How the Medical Community Undermines Female Pain

The Takeaway | Mar 6, 2018

Abby Norman was a dancer, scholarship recipient, a 19 year old sophomore at Sarah Lawrence College, and fiercely independent after a difficult childhood had left her emancipated from her parents, and living on her own since age 16. One thing she never thought of herself as was sick. But one day that changed in an instant.

"I got up one morning, and went to get in the shower, and I was overwhelmed by this pain," she says. "It was sort of abdominal, pelvic. It came out of nowhere and just gripped me."

In the years following, Norman's life would be spent trying to figure out what was behind this pain. But doctor after doctor said it was just anxiety, or related to sexual dysfunction, or even just completely made up.
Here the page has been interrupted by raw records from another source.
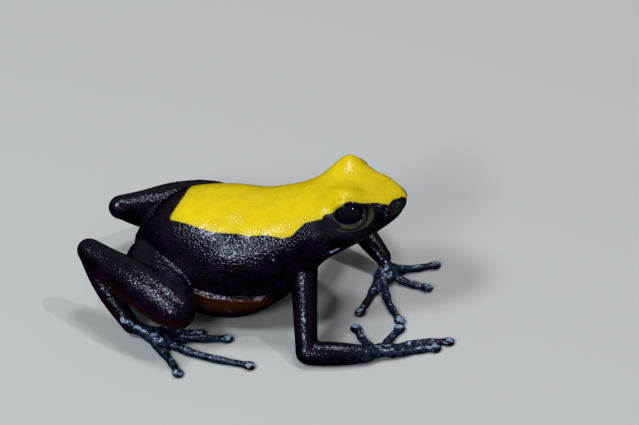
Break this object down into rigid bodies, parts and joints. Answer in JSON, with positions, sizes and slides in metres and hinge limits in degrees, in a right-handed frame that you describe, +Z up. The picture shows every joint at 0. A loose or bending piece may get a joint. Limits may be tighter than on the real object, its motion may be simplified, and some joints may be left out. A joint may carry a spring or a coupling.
{
  "type": "climbing mantella",
  "caption": "Still, life-size model of a climbing mantella frog, sitting with its chest raised and its hind legs folded, yellow above and glossy black below.",
  "frame": {"origin": "on the floor, under the middle of the whole frog's box", "axes": "+X towards the snout, along the body; +Y towards the frog's left; +Z up"},
  "size_m": [0.0342, 0.0268, 0.0149],
  "materials": {
    "back_skin": "moist bright yellow skin on the back and the top of the head, turning to glossy black on the flanks",
    "dark_skin": "moist, finely granular black skin",
    "digit_skin": "moist black skin with pale blue flecks",
    "eye": "wet, glossy black eye"
  },
  "bodies": {
    "root": {"eye_left": "eye", "eye_right": "eye", "finger_1_left": "digit_skin", "finger_1_right": "digit_skin", "finger_2_left": "digit_skin", "finger_2_right": "digit_skin", "finger_3_left": "digit_skin", "finger_3_right": "digit_skin", "finger_4_left": "digit_skin", "finger_4_right": "digit_skin", "foot_left": "dark_skin", "foot_right": "dark_skin", "forearm_left": "dark_skin", "forearm_right": "dark_skin", "hand_left": "dark_skin", "hand_right": "dark_skin", "head": "back_skin", "lower_jaw": "dark_skin", "shank_left": "dark_skin", "shank_right": "dark_skin", "tarsus_left": "dark_skin", "tarsus_right": "dark_skin", "thigh_left": "dark_skin", "thigh_right": "dark_skin", "toe_1_left": "digit_skin", "toe_1_right": "digit_skin", "toe_2_left": "digit_skin", "toe_2_right": "digit_skin", "toe_3_left": "digit_skin", "toe_3_right": "digit_skin", "toe_4_left": "digit_skin", "toe_4_right": "digit_skin", "toe_5_left": "digit_skin", "toe_5_right": "digit_skin", "torso": "back_skin", "upper_arm_left": "dark_skin", "upper_arm_right": "dark_skin"}
  },
  "joints": []
}
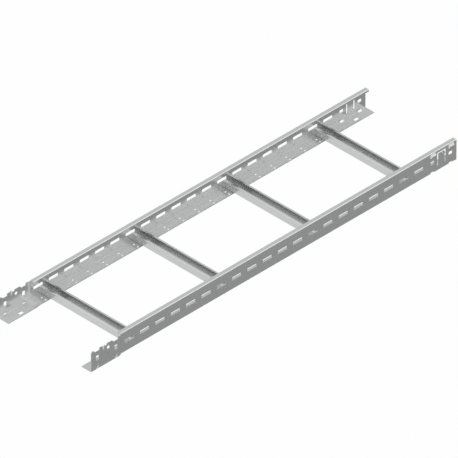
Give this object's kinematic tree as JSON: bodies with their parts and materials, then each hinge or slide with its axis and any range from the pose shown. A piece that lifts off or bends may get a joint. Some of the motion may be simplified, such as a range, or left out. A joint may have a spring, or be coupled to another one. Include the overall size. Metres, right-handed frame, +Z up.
{
  "type": "cable ladder section",
  "caption": "Cable ladder section: two perforated folded steel side rails with a stepped coupling end, joined by C-section rungs.",
  "frame": {"origin": "midway along and across the ladder, on the underside of the lowered coupling end", "axes": "+X along the rails from the coupling end to the plain end, +Y across to the left rail, +Z up"},
  "size_m": [1.2, 0.309, 0.0595],
  "materials": {
    "rail_steel": "smooth zinc coated sheet",
    "rung_steel": "smooth zinc coated sheet"
  },
  "bodies": {
    "root": {"side_rail_right": "rail_steel", "side_rail_left": "rail_steel", "rung_1": "rung_steel", "rung_2": "rung_steel", "rung_3": "rung_steel", "rung_4": "rung_steel"}
  },
  "joints": []
}
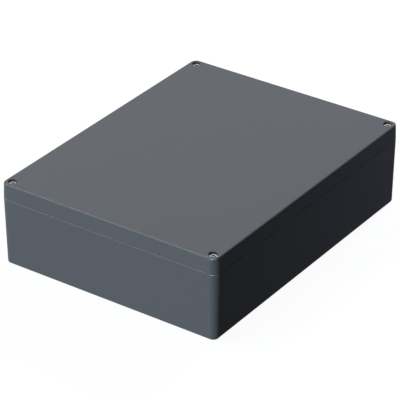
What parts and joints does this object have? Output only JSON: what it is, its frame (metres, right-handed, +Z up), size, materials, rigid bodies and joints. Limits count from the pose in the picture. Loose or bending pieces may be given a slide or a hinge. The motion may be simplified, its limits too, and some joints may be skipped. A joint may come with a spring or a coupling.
{
  "type": "die cast aluminium box",
  "caption": "Sealed rectangular electronics enclosure cast in aluminium, with a lift-off lid held by captive corner screws and wall-mounting holes outside the seal.",
  "frame": {"origin": "centre of the underside", "axes": "+X to the right along the short side, +Y to the back along the long side, +Z up from the underside to the lid"},
  "size_m": [0.31, 0.4, 0.11],
  "materials": {
    "powder_coat": "dark grey fine-texture powder coat on die cast aluminium",
    "seal_rubber": "black chloroprene, moulded",
    "stainless": "turned stainless steel",
    "nylon": "natural moulded nylon",
    "plated_steel": "bright zinc-plated steel"
  },
  "bodies": {
    "base": {"base": "powder_coat", "base_earth_screw": "plated_steel", "base_earth_spring_washer": "plated_steel", "base_earth_clamp": "plated_steel"},
    "lid": {"lid": "powder_coat", "lid_gasket": "seal_rubber", "lid_earth_screw": "plated_steel", "lid_earth_spring_washer": "plated_steel", "lid_earth_clamp": "plated_steel"},
    "retainer_front_left": {"screw_retainer_front_left": "nylon"},
    "screw_front_left": {"lid_screw_front_left": "stainless"},
    "retainer_front_right": {"screw_retainer_front_right": "nylon"},
    "screw_front_right": {"lid_screw_front_right": "stainless"},
    "retainer_back_left": {"screw_retainer_back_left": "nylon"},
    "screw_back_left": {"lid_screw_back_left": "stainless"},
    "retainer_back_right": {"screw_retainer_back_right": "nylon"},
    "screw_back_right": {"lid_screw_back_right": "stainless"}
  },
  "joints": [
    {"name": "lid_lift", "type": "slide", "parent": "base", "child": "lid", "axis": [0, 0, 1], "range_m": [0, 0.16]},
    {"name": "screw_rise_front_left", "type": "slide", "parent": "lid", "child": "retainer_front_left", "axis": [0, 0, 1], "range_m": [0, 0.009]},
    {"name": "screw_turn_front_left", "type": "hinge", "parent": "retainer_front_left", "child": "screw_front_left", "pos_m": [-0.1445, -0.1895, 0.089], "axis": [0, 0, 1], "range_deg": [0, 3240]},
    {"name": "screw_rise_front_right", "type": "slide", "parent": "lid", "child": "retainer_front_right", "axis": [0, 0, 1], "range_m": [0, 0.009]},
    {"name": "screw_turn_front_right", "type": "hinge", "parent": "retainer_front_right", "child": "screw_front_right", "pos_m": [0.1445, -0.1895, 0.089], "axis": [0, 0, 1], "range_deg": [0, 3240]},
    {"name": "screw_rise_back_left", "type": "slide", "parent": "lid", "child": "retainer_back_left", "axis": [0, 0, 1], "range_m": [0, 0.009]},
    {"name": "screw_turn_back_left", "type": "hinge", "parent": "retainer_back_left", "child": "screw_back_left", "pos_m": [-0.1445, 0.1895, 0.089], "axis": [0, 0, 1], "range_deg": [0, 3240]},
    {"name": "screw_rise_back_right", "type": "slide", "parent": "lid", "child": "retainer_back_right", "axis": [0, 0, 1], "range_m": [0, 0.009]},
    {"name": "screw_turn_back_right", "type": "hinge", "parent": "retainer_back_right", "child": "screw_back_right", "pos_m": [0.1445, 0.1895, 0.089], "axis": [0, 0, 1], "range_deg": [0, 3240]}
  ],
  "couplings": [
    {"joint": "screw_turn_front_left", "follows": "screw_rise_front_left", "rad_per_m": 6283.2},
    {"joint": "screw_turn_front_right", "follows": "screw_rise_front_right", "rad_per_m": 6283.2},
    {"joint": "screw_turn_back_left", "follows": "screw_rise_back_left", "rad_per_m": 6283.2},
    {"joint": "screw_turn_back_right", "follows": "screw_rise_back_right", "rad_per_m": 6283.2}
  ]
}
It was a daily struggle just to be believed, and as the pain grew, she got sicker.

Eventually, she got a diagnosis of endometriosis, which occurs when tissue lining the uterus grows in other parts of the body. It’s estimated that at least 10 percent of women suffer from the disease.

But Norman is not alone. There is a deep history of women not being believed or taken seriously when it comes to pain, especially related to the reproductive system. Norman documents her journey in a new book called “Ask Me About My Uterus: A Quest to Make Doctors Believe in Women’s Pain.” She shared her story with Takeaway producer Alexandra Botti, and examines the broader historical, sociocultural, and political context surrounding female pain.